Advisor tip: Normalize whatever response the client gives, then work collaboratively to design safeguards – automatic rebalancing, communication check-ins, or agreed-upon 'do nothing' rules. It can be revealing to compare their response with how they behaved in the past. For instance, if they say now that they would sell but previously stayed invested through 2008, invite reflection with a follow-up question about the gap. For instance, "You mentioned you stayed invested before, but now you think you'd sell. What feels different between these moments?" Exploring that gap can uncover emotional triggers and help tailor strategies that anticipate – not just react to – future stress.

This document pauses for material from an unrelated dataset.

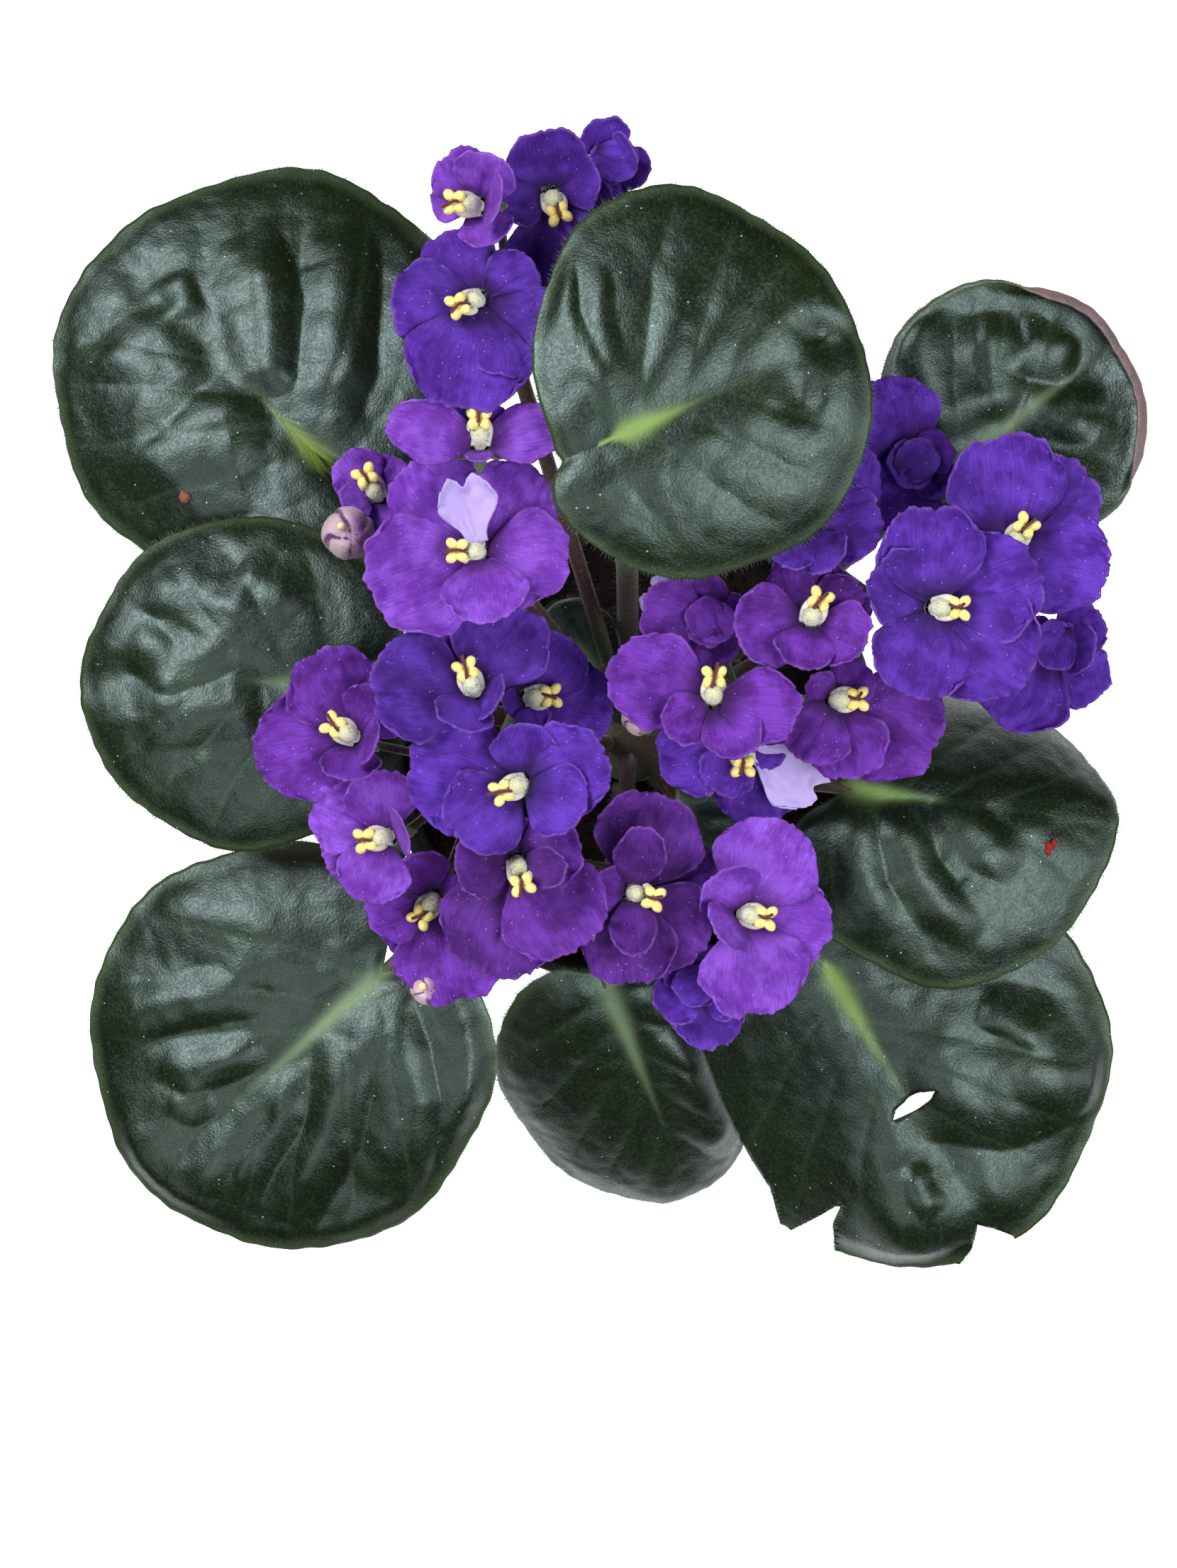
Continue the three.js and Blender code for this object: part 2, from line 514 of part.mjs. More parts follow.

Question 9. Clarify Need: "How Much Risk Do You Think You Need To Reach Your Goals?"
Clients often confuse the amount of risk they want to take with the amount they need to take.
Why it matters: This question distinguishes risk need from tolerance. A client may tolerate high risk but need very little, while another may want to avoid risk but require more to meet their goals. Clarifying that distinction grounds the conversation in the plan's purpose, not just the client's comfort level.
- Advisor tip: Use this question to highlight the role of planning as a confidence builder. Advisors might say, "Based on your goals, you actually need less risk than you think", which can be a powerful moment of reassurance. This question can also support client engagement. Advisors don't want clients mentally 'checking out' during a risk conversation, and keeping them engaged helps prevent the illusion of clarity that comes from relying too heavily on a particular model. Real engagement – through conversation, pre-mortems, reflection, and storytelling – keeps the advisor and client connected, even when things get hard.
These questions transform risk from an abstract number into a lived story. Each dimension – tolerance, capacity, perception, literacy, composure, need, and preference — can be surfaced through thoughtful questioning. When advisors make these questions a recurring part of client conversations (and not a one-time exercise), risk becomes less about categorization and more about collaboration. And within that collaboration, trust grows not because clients are fearless, but because they know their fears have been anticipated, normalized, and planned for.
From Risk Profile To Risk Partnership
Risk's misalignments and illusions of clarity aren't solved by sharper questionnaires or more math – they're solved in conversation. By reframing risk as multidimensional, advisors can move beyond the illusion of clarity. Nick Carr's seven dimensions remind us that risk is not a single number but a constellation of tolerance, capacity, perception, literacy, composure, preference, and need. Traditional risk tolerance tools can still serve as useful starting points, but they fall short when treated as definitive. Clients don't live inside scores; they live inside stories – shaped by memories of past downturns, perceptions of present uncertainty, and aspirations for the future.
The practical takeaway is simple but powerful: ask better questions. When advisors invite clients to interpret their results, reflect on past behavior, anticipate future fears, and articulate the risks they want more of – not just less of – they transform risk from a technical exercise into a collaborative narrative. That narrative not only improves portfolio alignment; it also strengthens the advisor–client bond.
Ultimately, the advisor's role is not to make clients fearless, but to normalize fear, prepare for it, and face it together. Numbers may inform portfolio design, but it is stories – and the conversations that elicit them – that sustain trust through volatility. Advisors who move from profiling to partnering, from scoring to storytelling, don't just help clients manage risk. They help them live with it in a way that feels understood, supported, and resilient!